>> Start

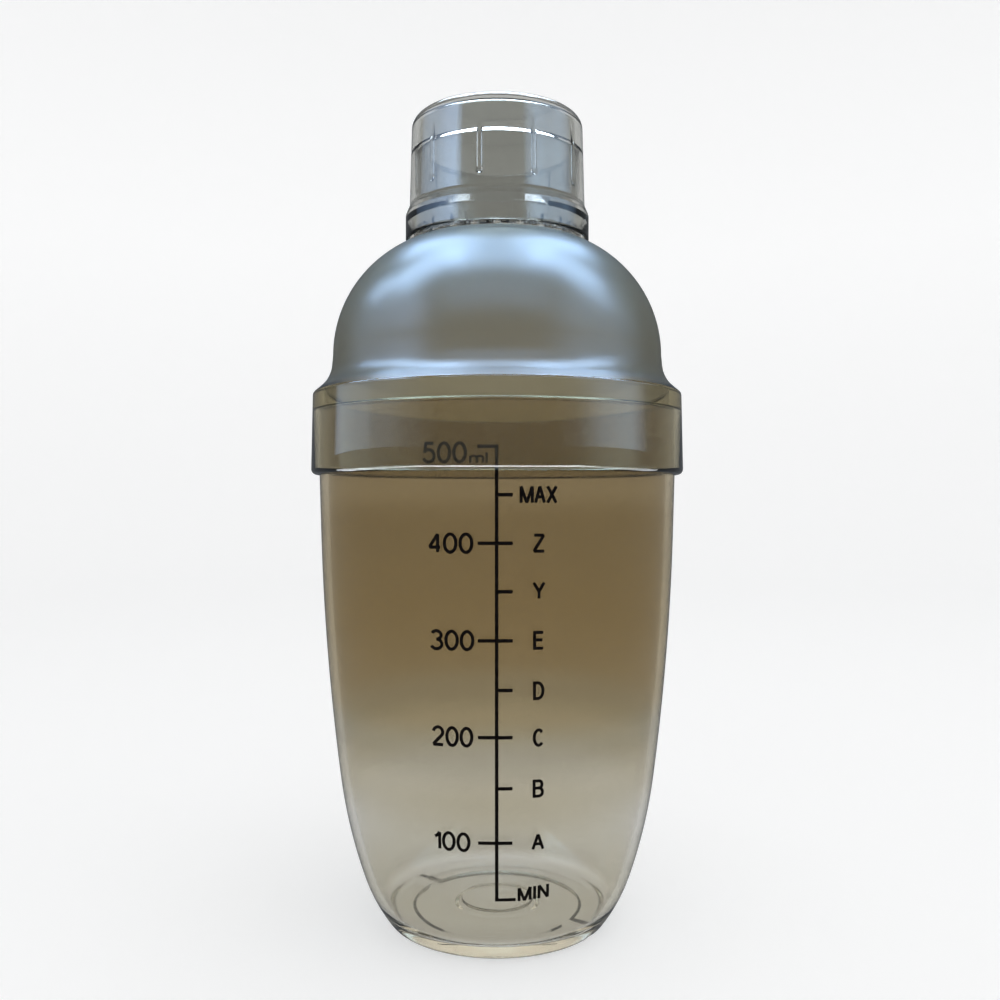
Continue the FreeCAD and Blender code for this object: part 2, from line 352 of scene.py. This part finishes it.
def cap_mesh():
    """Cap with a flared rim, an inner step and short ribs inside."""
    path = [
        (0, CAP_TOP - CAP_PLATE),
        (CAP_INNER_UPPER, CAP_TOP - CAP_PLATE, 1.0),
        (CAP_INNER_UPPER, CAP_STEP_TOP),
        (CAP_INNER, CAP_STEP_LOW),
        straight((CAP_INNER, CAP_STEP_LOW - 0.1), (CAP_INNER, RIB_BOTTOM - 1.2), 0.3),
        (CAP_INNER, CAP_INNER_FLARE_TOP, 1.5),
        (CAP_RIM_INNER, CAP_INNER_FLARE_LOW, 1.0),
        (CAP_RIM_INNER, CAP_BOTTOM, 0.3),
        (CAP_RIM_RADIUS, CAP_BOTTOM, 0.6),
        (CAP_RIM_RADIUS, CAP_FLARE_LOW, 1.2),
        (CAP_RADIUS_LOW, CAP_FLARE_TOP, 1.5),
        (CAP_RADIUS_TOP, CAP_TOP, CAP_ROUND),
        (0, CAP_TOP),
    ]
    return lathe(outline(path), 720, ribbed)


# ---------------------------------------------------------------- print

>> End
>> Start

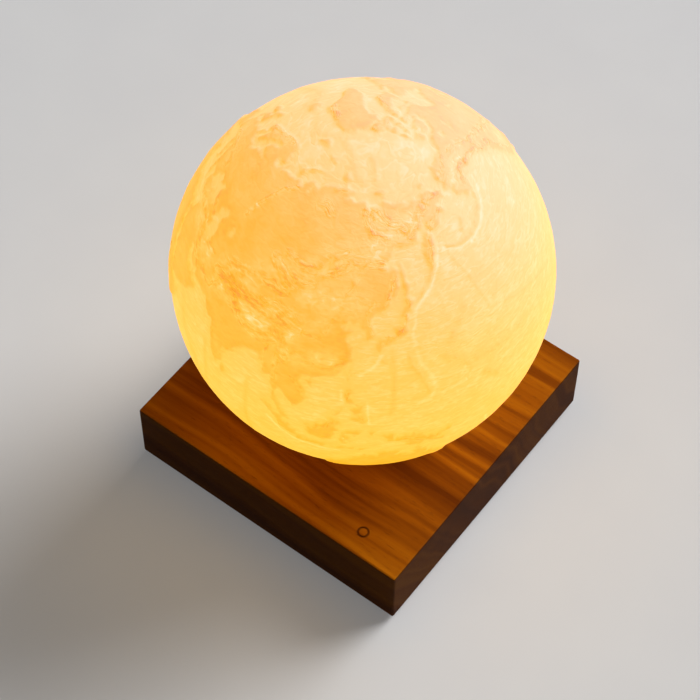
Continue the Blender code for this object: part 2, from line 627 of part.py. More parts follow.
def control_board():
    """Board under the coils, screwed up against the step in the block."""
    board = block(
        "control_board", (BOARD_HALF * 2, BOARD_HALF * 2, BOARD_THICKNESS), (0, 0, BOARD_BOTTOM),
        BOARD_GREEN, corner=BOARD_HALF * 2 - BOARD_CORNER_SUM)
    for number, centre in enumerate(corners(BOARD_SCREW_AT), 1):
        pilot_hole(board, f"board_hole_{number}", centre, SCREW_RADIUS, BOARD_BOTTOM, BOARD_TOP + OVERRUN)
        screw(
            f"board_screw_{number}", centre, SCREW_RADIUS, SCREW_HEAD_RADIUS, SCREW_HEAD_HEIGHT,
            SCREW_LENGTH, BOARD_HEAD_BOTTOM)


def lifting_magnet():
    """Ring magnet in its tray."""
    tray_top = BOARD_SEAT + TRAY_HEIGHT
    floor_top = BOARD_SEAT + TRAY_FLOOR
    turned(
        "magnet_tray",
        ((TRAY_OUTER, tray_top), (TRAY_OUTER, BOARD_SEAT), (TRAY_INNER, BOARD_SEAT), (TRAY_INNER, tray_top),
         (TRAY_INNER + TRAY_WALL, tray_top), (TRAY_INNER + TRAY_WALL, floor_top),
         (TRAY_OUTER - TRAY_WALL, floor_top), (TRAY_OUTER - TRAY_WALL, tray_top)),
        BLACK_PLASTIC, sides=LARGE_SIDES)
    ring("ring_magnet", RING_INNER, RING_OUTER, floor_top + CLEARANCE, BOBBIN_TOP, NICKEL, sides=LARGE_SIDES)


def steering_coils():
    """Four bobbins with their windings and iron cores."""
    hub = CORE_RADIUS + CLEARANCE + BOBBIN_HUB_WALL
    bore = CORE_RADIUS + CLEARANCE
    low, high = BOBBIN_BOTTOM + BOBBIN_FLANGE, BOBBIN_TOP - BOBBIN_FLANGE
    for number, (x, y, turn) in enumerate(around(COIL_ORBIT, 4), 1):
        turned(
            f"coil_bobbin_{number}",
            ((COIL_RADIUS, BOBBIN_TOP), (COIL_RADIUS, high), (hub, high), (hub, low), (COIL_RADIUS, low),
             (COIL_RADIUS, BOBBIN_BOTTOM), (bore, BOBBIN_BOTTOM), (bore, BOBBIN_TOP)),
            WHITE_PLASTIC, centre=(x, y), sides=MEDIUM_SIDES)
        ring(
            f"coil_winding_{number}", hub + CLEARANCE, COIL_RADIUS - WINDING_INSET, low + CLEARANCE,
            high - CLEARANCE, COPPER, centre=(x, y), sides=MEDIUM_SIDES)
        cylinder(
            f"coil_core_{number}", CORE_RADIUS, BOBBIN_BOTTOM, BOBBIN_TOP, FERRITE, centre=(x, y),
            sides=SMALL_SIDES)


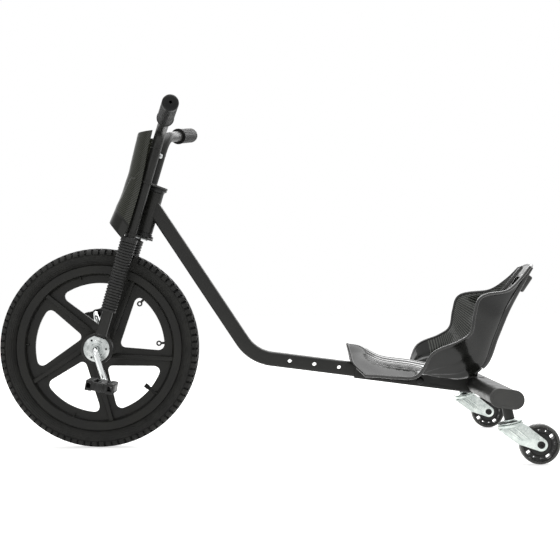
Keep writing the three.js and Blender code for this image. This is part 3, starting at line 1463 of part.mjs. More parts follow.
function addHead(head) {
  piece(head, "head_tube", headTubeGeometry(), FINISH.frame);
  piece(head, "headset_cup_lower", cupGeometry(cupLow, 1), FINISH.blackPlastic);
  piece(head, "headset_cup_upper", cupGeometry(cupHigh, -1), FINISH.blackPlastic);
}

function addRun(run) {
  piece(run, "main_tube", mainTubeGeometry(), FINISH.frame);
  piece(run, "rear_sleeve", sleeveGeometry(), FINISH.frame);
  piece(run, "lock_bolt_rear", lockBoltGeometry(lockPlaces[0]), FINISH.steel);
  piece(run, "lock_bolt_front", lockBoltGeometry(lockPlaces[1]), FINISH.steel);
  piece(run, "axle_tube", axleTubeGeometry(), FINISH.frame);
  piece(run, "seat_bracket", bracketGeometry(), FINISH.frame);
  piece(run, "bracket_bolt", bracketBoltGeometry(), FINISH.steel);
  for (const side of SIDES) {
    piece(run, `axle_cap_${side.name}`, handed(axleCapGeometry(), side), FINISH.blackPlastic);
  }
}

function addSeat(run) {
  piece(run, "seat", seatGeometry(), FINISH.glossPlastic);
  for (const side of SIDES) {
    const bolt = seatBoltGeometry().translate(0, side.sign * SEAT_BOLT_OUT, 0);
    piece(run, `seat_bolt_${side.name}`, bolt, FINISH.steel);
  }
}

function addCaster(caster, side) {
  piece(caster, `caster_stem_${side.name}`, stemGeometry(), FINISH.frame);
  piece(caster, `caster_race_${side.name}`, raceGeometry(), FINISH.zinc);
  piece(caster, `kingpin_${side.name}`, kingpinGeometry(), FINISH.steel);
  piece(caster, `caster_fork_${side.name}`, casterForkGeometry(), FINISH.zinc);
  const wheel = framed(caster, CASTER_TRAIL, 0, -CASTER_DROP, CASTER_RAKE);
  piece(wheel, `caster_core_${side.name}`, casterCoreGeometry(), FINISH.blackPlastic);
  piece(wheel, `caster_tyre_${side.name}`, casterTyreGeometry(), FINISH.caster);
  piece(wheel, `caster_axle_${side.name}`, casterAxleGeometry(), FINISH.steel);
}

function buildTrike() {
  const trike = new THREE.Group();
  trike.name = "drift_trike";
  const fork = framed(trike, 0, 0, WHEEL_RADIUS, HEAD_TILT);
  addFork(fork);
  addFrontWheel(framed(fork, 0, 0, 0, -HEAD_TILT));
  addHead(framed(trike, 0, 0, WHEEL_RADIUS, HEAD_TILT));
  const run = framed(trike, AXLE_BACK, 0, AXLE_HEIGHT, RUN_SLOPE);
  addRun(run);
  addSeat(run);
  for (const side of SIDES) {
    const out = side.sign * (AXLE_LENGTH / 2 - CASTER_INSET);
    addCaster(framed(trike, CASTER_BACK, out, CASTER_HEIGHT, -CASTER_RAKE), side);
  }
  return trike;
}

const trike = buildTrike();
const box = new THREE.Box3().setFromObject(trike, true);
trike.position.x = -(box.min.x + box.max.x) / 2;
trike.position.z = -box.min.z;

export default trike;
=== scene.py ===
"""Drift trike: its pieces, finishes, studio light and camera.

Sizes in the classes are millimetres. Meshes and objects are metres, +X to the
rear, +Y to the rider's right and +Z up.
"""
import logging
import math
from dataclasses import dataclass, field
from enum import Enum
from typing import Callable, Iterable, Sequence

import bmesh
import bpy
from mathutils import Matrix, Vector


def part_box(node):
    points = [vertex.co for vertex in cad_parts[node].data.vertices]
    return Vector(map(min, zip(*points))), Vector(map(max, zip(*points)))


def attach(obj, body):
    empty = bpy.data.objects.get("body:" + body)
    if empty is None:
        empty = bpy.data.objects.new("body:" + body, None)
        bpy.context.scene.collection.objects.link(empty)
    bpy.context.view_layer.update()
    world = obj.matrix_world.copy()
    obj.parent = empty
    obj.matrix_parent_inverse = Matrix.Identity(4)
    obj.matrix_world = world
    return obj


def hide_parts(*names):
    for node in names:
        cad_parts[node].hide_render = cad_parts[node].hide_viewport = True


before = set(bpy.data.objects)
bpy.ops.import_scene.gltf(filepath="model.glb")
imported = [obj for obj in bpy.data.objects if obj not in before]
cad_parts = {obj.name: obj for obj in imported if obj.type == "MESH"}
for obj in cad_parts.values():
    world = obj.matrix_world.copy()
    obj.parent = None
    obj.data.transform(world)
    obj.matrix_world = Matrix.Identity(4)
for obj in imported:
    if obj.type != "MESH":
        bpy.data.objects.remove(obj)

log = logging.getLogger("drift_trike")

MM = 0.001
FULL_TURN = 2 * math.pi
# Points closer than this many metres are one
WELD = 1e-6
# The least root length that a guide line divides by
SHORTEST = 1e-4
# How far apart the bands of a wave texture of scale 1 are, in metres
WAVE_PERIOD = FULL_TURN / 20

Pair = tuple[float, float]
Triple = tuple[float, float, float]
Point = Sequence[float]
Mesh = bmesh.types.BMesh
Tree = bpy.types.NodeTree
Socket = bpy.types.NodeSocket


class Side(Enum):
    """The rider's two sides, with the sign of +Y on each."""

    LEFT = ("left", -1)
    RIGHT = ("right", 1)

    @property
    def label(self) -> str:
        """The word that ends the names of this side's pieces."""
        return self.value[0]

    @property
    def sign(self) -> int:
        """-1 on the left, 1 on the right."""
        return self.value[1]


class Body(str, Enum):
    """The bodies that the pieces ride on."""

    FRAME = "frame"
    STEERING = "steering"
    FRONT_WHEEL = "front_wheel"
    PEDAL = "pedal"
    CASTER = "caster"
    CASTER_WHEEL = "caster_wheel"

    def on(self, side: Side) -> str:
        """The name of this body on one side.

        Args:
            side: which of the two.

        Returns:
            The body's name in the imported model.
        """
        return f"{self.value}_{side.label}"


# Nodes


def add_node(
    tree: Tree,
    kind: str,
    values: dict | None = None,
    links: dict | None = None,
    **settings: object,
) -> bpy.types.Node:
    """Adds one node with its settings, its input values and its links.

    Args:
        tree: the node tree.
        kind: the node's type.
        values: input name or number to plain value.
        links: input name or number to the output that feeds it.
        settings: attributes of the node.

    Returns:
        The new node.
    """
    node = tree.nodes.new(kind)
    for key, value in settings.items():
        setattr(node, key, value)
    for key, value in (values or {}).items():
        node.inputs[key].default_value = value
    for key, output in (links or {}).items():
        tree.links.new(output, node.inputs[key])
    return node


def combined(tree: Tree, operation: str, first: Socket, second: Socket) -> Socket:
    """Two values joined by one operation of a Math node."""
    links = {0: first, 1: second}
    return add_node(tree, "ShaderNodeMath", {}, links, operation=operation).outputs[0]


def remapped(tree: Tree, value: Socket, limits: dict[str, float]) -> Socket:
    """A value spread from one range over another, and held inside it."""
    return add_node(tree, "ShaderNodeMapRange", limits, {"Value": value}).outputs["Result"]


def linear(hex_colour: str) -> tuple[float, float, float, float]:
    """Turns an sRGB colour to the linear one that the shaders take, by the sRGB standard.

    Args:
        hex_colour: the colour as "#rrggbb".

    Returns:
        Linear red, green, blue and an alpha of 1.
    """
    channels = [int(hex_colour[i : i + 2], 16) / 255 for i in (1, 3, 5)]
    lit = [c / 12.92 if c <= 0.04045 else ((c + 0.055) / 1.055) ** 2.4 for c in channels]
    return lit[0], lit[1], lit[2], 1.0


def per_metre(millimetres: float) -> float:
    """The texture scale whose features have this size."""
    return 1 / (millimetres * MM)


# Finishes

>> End
>> Start

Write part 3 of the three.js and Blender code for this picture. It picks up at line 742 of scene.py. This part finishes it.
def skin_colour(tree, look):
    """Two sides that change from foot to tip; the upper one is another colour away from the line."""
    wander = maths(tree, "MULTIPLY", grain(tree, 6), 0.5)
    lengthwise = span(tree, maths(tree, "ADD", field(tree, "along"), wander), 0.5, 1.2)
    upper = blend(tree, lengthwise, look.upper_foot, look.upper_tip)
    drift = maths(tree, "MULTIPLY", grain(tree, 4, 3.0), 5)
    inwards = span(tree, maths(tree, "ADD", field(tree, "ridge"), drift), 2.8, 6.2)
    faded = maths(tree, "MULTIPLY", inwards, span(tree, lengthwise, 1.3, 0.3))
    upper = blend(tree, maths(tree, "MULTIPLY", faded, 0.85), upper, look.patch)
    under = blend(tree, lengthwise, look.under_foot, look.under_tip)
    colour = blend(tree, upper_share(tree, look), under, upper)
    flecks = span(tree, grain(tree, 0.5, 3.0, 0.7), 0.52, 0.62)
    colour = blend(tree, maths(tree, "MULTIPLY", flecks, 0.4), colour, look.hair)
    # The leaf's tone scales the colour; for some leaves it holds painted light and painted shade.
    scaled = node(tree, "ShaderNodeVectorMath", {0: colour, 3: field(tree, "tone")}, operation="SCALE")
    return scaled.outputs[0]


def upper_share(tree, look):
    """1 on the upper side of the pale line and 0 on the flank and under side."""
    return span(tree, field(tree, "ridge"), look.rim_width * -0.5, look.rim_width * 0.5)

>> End

→ **Given problem**
Look back at the entries above. Retype the line with "const trike = buildTrike();", the line with "imported = [obj", and all lines in between.

→ **Result of this exercise**
const trike = buildTrike();
const box = new THREE.Box3().setFromObject(trike, true);
trike.position.x = -(box.min.x + box.max.x) / 2;
trike.position.z = -box.min.z;

export default trike;
=== scene.py ===
"""Drift trike: its pieces, finishes, studio light and camera.

Sizes in the classes are millimetres. Meshes and objects are metres, +X to the
rear, +Y to the rider's right and +Z up.
"""
import logging
import math
from dataclasses import dataclass, field
from enum import Enum
from typing import Callable, Iterable, Sequence

import bmesh
import bpy
from mathutils import Matrix, Vector


def part_box(node):
    points = [vertex.co for vertex in cad_parts[node].data.vertices]
    return Vector(map(min, zip(*points))), Vector(map(max, zip(*points)))


def attach(obj, body):
    empty = bpy.data.objects.get("body:" + body)
    if empty is None:
        empty = bpy.data.objects.new("body:" + body, None)
        bpy.context.scene.collection.objects.link(empty)
    bpy.context.view_layer.update()
    world = obj.matrix_world.copy()
    obj.parent = empty
    obj.matrix_parent_inverse = Matrix.Identity(4)
    obj.matrix_world = world
    return obj


def hide_parts(*names):
    for node in names:
        cad_parts[node].hide_render = cad_parts[node].hide_viewport = True


before = set(bpy.data.objects)
bpy.ops.import_scene.gltf(filepath="model.glb")
imported = [obj for obj in bpy.data.objects if obj not in before]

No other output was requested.